Problem details — Quote verbatim the span of lines that begins the listing below and closes with the line containing "BALL_CENTRE = Vector((BALL_CENTRE_X, BALL_CENTRE_Y, FLOOR_TOP".

Record extracts —
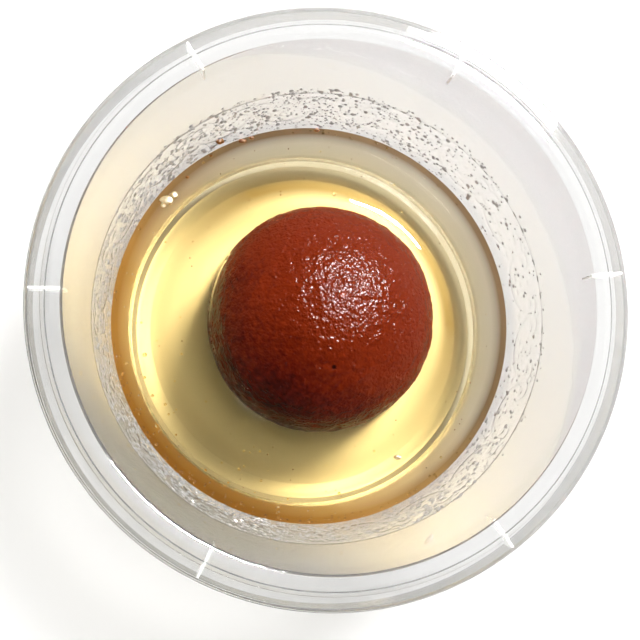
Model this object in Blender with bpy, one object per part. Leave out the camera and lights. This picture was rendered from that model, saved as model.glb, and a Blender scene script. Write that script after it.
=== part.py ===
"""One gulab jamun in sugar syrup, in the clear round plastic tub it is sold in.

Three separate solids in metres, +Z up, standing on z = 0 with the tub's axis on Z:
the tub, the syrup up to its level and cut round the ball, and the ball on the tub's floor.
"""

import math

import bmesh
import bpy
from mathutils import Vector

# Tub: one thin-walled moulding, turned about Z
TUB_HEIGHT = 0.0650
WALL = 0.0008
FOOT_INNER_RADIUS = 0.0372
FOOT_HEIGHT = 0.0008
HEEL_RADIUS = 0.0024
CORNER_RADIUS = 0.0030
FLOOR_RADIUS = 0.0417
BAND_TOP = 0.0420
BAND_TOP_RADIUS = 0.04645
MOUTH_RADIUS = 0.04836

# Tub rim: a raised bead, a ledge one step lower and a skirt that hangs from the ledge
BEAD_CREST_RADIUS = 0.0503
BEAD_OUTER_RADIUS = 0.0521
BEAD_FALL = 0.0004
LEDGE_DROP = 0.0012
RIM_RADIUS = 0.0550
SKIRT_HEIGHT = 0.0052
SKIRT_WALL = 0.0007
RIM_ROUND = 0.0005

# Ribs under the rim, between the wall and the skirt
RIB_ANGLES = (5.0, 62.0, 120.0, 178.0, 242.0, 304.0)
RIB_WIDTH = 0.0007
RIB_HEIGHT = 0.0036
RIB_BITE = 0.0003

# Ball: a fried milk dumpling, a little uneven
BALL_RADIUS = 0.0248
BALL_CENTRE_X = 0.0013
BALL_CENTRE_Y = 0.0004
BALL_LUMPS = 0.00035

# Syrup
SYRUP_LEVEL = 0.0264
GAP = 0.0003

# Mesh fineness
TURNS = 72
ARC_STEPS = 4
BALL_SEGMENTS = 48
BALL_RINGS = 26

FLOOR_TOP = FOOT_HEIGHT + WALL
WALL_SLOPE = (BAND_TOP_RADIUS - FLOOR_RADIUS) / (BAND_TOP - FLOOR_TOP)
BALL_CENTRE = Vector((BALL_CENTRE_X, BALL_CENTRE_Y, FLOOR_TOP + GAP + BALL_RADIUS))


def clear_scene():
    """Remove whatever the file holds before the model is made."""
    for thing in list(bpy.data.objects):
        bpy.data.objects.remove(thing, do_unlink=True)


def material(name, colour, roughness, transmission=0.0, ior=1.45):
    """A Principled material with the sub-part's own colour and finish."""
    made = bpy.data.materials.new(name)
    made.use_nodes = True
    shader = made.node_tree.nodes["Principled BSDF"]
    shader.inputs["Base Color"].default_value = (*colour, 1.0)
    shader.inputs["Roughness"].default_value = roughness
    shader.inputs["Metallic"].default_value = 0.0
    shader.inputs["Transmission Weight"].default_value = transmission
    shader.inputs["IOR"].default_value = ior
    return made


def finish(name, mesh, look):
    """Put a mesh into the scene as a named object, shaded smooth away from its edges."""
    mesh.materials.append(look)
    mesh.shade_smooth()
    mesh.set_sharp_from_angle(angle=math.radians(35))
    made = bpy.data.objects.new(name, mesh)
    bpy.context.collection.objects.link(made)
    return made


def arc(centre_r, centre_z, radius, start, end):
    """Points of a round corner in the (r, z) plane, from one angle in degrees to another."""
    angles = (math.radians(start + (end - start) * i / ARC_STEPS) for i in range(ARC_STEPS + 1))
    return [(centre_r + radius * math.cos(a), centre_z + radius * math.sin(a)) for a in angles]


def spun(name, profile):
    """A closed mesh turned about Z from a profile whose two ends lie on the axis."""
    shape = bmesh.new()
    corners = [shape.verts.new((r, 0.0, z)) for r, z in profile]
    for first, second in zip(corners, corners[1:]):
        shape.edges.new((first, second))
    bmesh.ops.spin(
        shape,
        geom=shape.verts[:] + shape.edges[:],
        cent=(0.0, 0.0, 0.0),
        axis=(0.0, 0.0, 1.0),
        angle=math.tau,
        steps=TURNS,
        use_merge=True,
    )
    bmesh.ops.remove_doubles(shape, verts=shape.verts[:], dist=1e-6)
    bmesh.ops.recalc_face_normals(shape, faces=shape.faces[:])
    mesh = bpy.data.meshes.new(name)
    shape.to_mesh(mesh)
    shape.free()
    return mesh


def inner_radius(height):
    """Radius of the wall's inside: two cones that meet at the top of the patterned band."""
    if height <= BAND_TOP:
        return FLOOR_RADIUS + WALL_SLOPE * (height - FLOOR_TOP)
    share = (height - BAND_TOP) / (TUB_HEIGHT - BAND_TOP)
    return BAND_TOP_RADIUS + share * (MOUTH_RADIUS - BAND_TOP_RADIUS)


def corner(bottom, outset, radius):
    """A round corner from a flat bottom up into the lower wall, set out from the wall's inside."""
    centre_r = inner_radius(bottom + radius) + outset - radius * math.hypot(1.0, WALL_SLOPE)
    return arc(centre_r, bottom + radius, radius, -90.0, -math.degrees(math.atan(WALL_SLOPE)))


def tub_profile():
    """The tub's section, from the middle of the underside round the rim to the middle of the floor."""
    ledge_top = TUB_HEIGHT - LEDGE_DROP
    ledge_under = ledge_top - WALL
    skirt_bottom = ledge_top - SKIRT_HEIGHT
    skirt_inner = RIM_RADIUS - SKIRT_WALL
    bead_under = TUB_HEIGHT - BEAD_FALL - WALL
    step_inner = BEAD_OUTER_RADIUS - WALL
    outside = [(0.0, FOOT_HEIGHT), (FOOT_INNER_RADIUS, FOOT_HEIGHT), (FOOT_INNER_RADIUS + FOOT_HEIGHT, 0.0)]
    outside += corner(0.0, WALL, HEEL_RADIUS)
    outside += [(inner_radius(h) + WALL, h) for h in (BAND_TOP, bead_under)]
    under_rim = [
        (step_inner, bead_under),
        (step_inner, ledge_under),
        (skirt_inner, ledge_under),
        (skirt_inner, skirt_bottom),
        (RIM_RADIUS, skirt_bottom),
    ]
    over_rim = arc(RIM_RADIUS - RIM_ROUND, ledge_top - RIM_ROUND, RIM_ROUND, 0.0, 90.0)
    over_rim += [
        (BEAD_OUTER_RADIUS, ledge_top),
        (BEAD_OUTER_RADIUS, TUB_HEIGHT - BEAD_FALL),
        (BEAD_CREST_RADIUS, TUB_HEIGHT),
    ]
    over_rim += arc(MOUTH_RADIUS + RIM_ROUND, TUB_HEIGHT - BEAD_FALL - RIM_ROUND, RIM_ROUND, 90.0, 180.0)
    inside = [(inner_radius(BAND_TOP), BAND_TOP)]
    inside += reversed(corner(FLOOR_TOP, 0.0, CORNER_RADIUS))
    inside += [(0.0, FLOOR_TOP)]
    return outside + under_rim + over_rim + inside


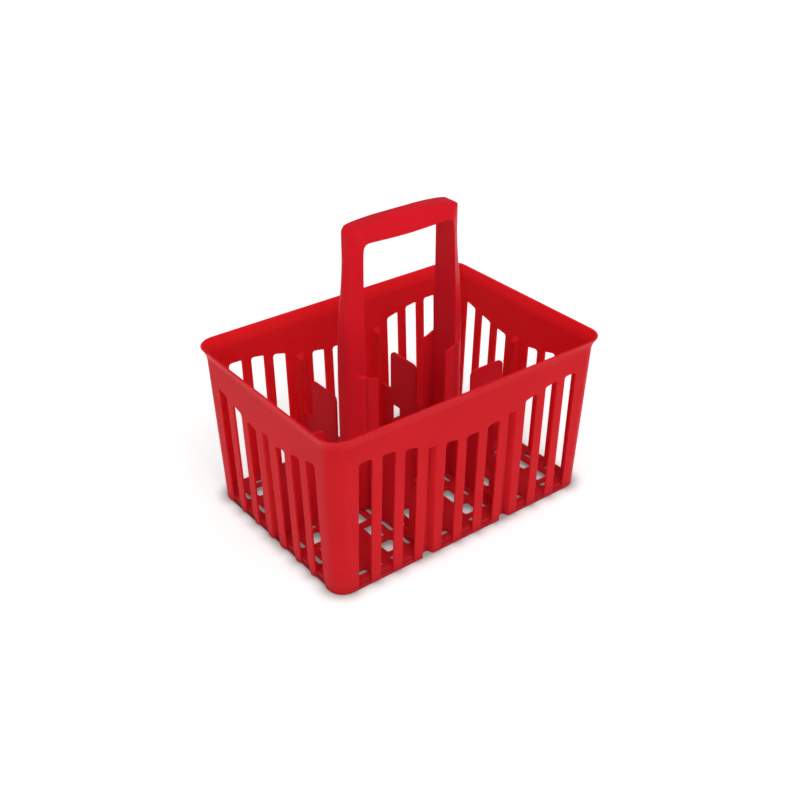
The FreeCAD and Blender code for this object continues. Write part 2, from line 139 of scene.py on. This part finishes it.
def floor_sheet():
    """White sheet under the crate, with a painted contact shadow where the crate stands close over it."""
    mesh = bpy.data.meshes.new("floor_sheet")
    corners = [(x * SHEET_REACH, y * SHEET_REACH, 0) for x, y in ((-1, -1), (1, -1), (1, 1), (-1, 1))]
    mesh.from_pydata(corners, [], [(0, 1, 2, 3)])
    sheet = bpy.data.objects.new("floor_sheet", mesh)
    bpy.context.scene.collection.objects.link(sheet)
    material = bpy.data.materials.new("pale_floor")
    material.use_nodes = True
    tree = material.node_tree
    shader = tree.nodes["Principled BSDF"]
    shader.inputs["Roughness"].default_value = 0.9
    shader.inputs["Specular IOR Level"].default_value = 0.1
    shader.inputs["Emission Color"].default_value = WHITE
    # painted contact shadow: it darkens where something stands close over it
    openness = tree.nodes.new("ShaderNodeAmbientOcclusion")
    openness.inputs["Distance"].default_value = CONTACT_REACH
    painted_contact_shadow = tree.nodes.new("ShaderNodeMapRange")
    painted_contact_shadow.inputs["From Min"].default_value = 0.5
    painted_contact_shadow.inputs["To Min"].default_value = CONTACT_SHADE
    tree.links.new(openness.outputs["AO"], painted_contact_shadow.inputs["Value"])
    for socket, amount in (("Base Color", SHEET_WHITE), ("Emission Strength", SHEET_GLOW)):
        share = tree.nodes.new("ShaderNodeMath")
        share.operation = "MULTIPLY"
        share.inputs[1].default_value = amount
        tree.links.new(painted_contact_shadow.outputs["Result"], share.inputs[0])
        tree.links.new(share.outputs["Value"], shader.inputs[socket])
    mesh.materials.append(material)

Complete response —
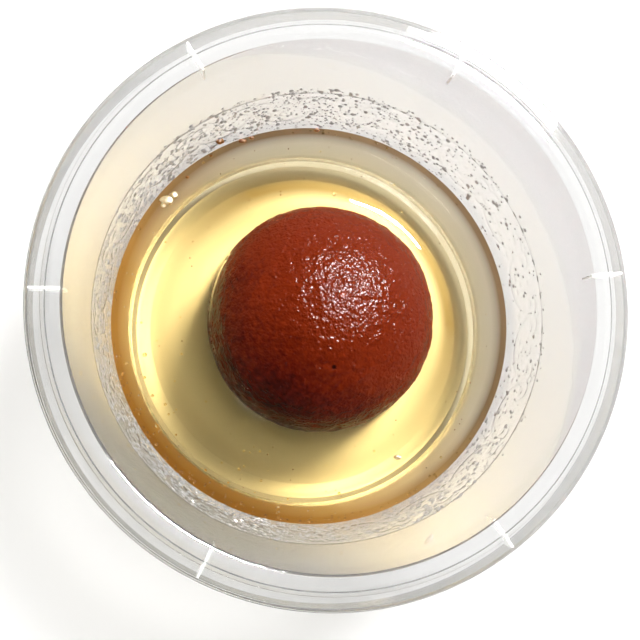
Model this object in Blender with bpy, one object per part. Leave out the camera and lights. This picture was rendered from that model, saved as model.glb, and a Blender scene script. Write that script after it.
=== part.py ===
"""One gulab jamun in sugar syrup, in the clear round plastic tub it is sold in.

Three separate solids in metres, +Z up, standing on z = 0 with the tub's axis on Z:
the tub, the syrup up to its level and cut round the ball, and the ball on the tub's floor.
"""

import math

import bmesh
import bpy
from mathutils import Vector

# Tub: one thin-walled moulding, turned about Z
TUB_HEIGHT = 0.0650
WALL = 0.0008
FOOT_INNER_RADIUS = 0.0372
FOOT_HEIGHT = 0.0008
HEEL_RADIUS = 0.0024
CORNER_RADIUS = 0.0030
FLOOR_RADIUS = 0.0417
BAND_TOP = 0.0420
BAND_TOP_RADIUS = 0.04645
MOUTH_RADIUS = 0.04836

# Tub rim: a raised bead, a ledge one step lower and a skirt that hangs from the ledge
BEAD_CREST_RADIUS = 0.0503
BEAD_OUTER_RADIUS = 0.0521
BEAD_FALL = 0.0004
LEDGE_DROP = 0.0012
RIM_RADIUS = 0.0550
SKIRT_HEIGHT = 0.0052
SKIRT_WALL = 0.0007
RIM_ROUND = 0.0005

# Ribs under the rim, between the wall and the skirt
RIB_ANGLES = (5.0, 62.0, 120.0, 178.0, 242.0, 304.0)
RIB_WIDTH = 0.0007
RIB_HEIGHT = 0.0036
RIB_BITE = 0.0003

# Ball: a fried milk dumpling, a little uneven
BALL_RADIUS = 0.0248
BALL_CENTRE_X = 0.0013
BALL_CENTRE_Y = 0.0004
BALL_LUMPS = 0.00035

# Syrup
SYRUP_LEVEL = 0.0264
GAP = 0.0003

# Mesh fineness
TURNS = 72
ARC_STEPS = 4
BALL_SEGMENTS = 48
BALL_RINGS = 26

FLOOR_TOP = FOOT_HEIGHT + WALL
WALL_SLOPE = (BAND_TOP_RADIUS - FLOOR_RADIUS) / (BAND_TOP - FLOOR_TOP)
BALL_CENTRE = Vector((BALL_CENTRE_X, BALL_CENTRE_Y, FLOOR_TOP + GAP + BALL_RADIUS))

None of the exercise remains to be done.